Alexander Nikonov, a 37-year-old Muscovite, said that “anti-Russian hysteria” was now raging in the world, adding that Russians should close ranks. “This is not the time for squabbles,” he said.

“Even my colleagues who used to be openly critical of the authorities have now become less vocal,” Nikonov said in a central Moscow bookstore where he bought a collection of Russian fairy tales.

“They are more uplifting and ironic than those in Europe,” he said.

Some Russian socialites — who usually prefer to steer clear of politics — have also taken sides.

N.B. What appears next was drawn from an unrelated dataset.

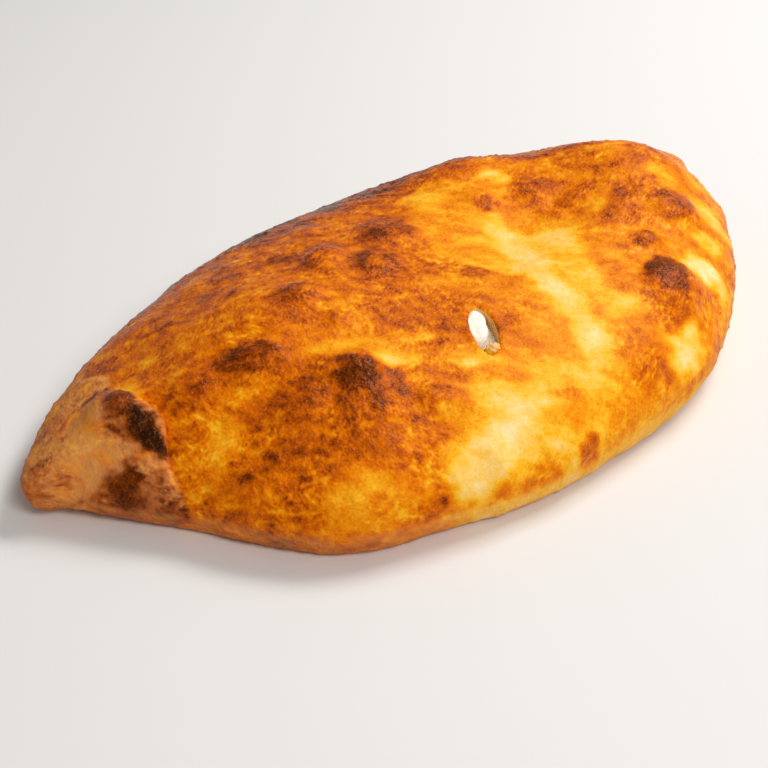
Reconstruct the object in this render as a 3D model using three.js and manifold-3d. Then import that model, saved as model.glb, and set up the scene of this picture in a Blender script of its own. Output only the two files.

Actress Marina Ermoshkina urged Russian influencers to cut up their Chanel handbags to protest the luxury brand’s decision to cut off sales to Russia. Ermoshkina, who has more than 300,000 followers on Instagram, put a picture of herself cutting up a Chanel bag with garden shears to protest “Russophobia.”

Political observer Maxim Shevchenko said that by destroying the livelihood of pro-Western Russians the West was strengthening Putin’s regime.

“The new Russian bourgeois — the most liberal part of society — are the only ones who can resist Putin,” said Shevchenko.

Another political analyst, Georgy Bovt, struck a similar note. “The economic war that the West has declared against the Russians regardless of their political beliefs, has rallied them more than all the Kremlin propaganda in recent years,” he said. “By refusing to separate the nation from its leader, the West will see a new state emerge near its borders — the anti-West.”